In terms of food, the region delivers a mouthwatering array of restaurants. These establishments specialize in local fare (Atlantic salmon, Poutine, and more) as well as more globally-inspired dishes. Many restaurants source ingredients from local farms in Maine. There are a number of restaurants that have kicked their sourcing up a notch by using ingredients grown in their own greenhouses!
In addition to music festivals, The Maine Highlands also plays host to a unique collection of other events throughout the year. There’s Millinocket’s Trails End Festival in September and the Millinocket Marathon in December. Don’t miss one-of-a-kind events like Dover-Foxcroft’s Whoopie Pie Festival, Lincoln’s Loon Festival, and Bangor’s Wheels on the Waterfront. There are also beer festivals, maple syrup festivals, and artisans markets.

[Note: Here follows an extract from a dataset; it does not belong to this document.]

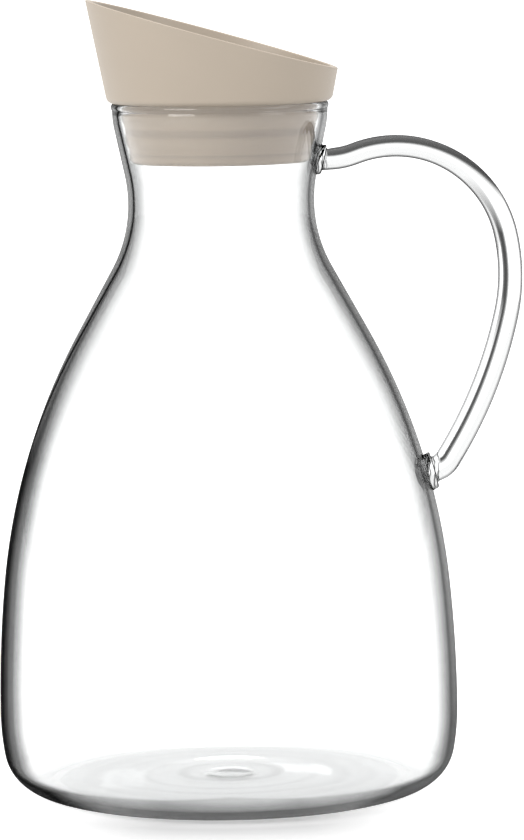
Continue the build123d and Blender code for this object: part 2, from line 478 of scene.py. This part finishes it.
class CARAFE_OT_handle(bpy.types.Operator):
    """Draw the glass rod along its bends and spread both ends into weld pads"""

    bl_idname = "carafe.handle"
    bl_label = "Handle"

    def execute(self, context):
        glass = context.scene.carafe_glass
        start, heading = (35.88 * MM, 199.94 * MM), 5.2
        thin, thick = 3.45 * MM, 4.1 * MM
        top_pad, low_pad = (TOP_WELD, 4.8 * MM, 1.4 * MM), (LOW_WELD, 5.9 * MM, 2.0 * MM)
        bends = (
            (25.2, 15.3, 6), (35.7, -98.2, 36), (60.0, -24.8, 12), (144.8, -18.4, 16),
            (3.0, 0, 2), (8.0, -34.0, 12),
        )
        pen = Outline(*start, heading)
        headings = [heading]
        for radius, turn, steps in bends:
            before = pen.heading
            if turn:
                pen.bend(radius * MM, turn, steps)
            else:
                pen.straight(radius * MM, steps)
            headings += [before + turn * i / steps for i in range(1, steps + 1)]
        count = len(pen.points) - 1
        rod = []
        for i, ((x, z), heading) in enumerate(zip(pen.points, headings)):
            # The rod thickens over the middle half of its steps
            share = min(1.0, max(0.0, 2 * i / count - 0.5))
            rod.append((Vector((x, 0, z)), heading, thin + (thick - thin) * share))
        top = weld(top_pad, rod[0], glass)
        low = weld(low_pad, rod[-1], glass)
        low = [(centre, heading - 180, radius) for centre, heading, radius in low[::-1]]
        piece = swept_rings("handle_glass", top + rod[:-2] + low, 56)
        piece.data.materials.append(rod_glass(glass))
        finish_piece(piece, "carafe", "handle_glass", "handle")
        return {"FINISHED"}


class CARAFE_OT_lid(bpy.types.Operator):
    """Turn the lid's cup and neck sleeve, cut the cup on its slant and round its lip"""

    bl_idname = "carafe.lid"
    bl_label = "Lid"

    def execute(self, context):
        lid = context.scene.carafe_lid
        rim = context.scene.carafe_glass.rim_height
        cone = radians(lid.cone)
        base_r, wall, floor = 35.45 * MM, 2.3 * MM, 2.4 * MM
        heel_r, corner_r, edge_r, lip_r = 2.3 * MM, 5.0 * MM, 2.2 * MM, 0.4 * MM
        bore_r, sleeve_r, sleeve_end, slope = 24.7 * MM, 26.7 * MM, 201.5 * MM, 14.0
        spare = 3 * MM
        cone_top = lid.high_side + spare
        # Outside: up the sleeve, along the underside, round the heel and up the cone
        pen = Outline(bore_r, sleeve_end, 0)
        pen.straight(sleeve_r - bore_r)
        pen.heading = 90
        pen.straight(rim - sleeve_end, 3)
        pen.heading = 0
        pen.straight(base_r - sleeve_r - heel_r * tan((pi / 2 - cone) / 2))
        pen.bend(heel_r, 90 - lid.cone, 10)
        pen.straight((cone_top - pen.points[-1][1]) / cos(cone))
        # Inside: down the cone, round into the funnel floor and over the edge of the bore
        skin = wall / cos(cone)
        edge_z = rim + floor
        rise = tan(radians(slope))
        lean = tan(cone)
        corner = (base_r - skin + floor * lean - bore_r * rise * lean) / (1 - rise * lean)
        corner_z = edge_z + (corner - bore_r) * rise
        top_r = pen.points[-1][0] - skin
        inside = Outline(top_r, cone_top, -90 - lid.cone)
        turn = 90 - slope - lid.cone
        corner_cut = corner_r * tan(radians(turn / 2))
        inside.straight((cone_top - corner_z) / cos(cone) - corner_cut)
        inside.bend(corner_r, -turn, 12)
        edge_turn = 90 - slope
        edge_cut = edge_r * tan(radians(edge_turn / 2))
        inside.straight((corner - bore_r) / cos(radians(slope)) - corner_cut - edge_cut, 2)
        inside.bend(edge_r, edge_turn, 10)
        inside.points.append((bore_r, sleeve_end))
        piece = turned_piece("lid_moulding", pen.points + inside.points, lid.segments, closed=True)
        high_r = base_r + (lid.high_side - rim) * lean
        low_r = base_r + (lid.low_side - rim) * lean
        slant = atan((lid.high_side - lid.low_side) / (high_r + low_r))
        normal = Vector((sin(slant), 0, cos(slant)))
        peak = Vector((-high_r, 0, lid.high_side))
        bpy.ops.object.mode_set(mode="EDIT")
        bpy.ops.mesh.select_all(action="SELECT")
        bpy.ops.mesh.bisect(plane_co=peak, plane_no=normal, clear_outer=True)
        bpy.ops.mesh.select_all(action="DESELECT")
        bpy.ops.mesh.select_non_manifold(extend=False)
        bpy.ops.mesh.bridge_edge_loops()
        bpy.ops.mesh.select_all(action="DESELECT")
        bpy.ops.object.mode_set(mode="OBJECT")
        for edge in piece.data.edges:
            ends = [piece.data.vertices[i].co for i in edge.vertices]
            on_cut = all(abs((p - peak).dot(normal)) < 0.01 * MM for p in ends)
            across = abs(ends[0].to_2d().length - ends[1].to_2d().length) > 0.5 * wall
            edge.select = on_cut and not across
        bpy.ops.object.mode_set(mode="EDIT")
        bpy.ops.mesh.select_mode(type="EDGE")
        bpy.ops.mesh.bevel(offset=lip_r, segments=4, profile=0.5)
        bpy.ops.mesh.select_all(action="SELECT")
        bpy.ops.mesh.normals_make_consistent(inside=False)
        bpy.ops.object.mode_set(mode="OBJECT")
        piece.data.materials.append(beige_moulding(lid))
        finish_piece(piece, "lid", "lid_plastic", "lid_cup")
        bpy.ops.object.shade_smooth_by_angle(angle=radians(40))
        return {"FINISHED"}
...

How to Access The Maine Highlands
Bangor is the obvious hub for all your Maine Highlands adventures. With the Bangor International Airport serving major East Coast fly markets (like Atlanta, New York City, Washington D.C., and more), as well as easy access to Interstate 95, Route 15, Route 9, and other major roadways in the state, Bangor is the ideal place to use as a jump-off point. From here, renting a car and exploring the region by road is the best bet. This will unlock some of the more rural and tougher-to-reach destinations within the region. The important thing to note though is that no matter where you end up in The Maine Highlands, you’re guaranteed to develop a taste for Maine that will stay with you for a lifetime… or at least until your next visit!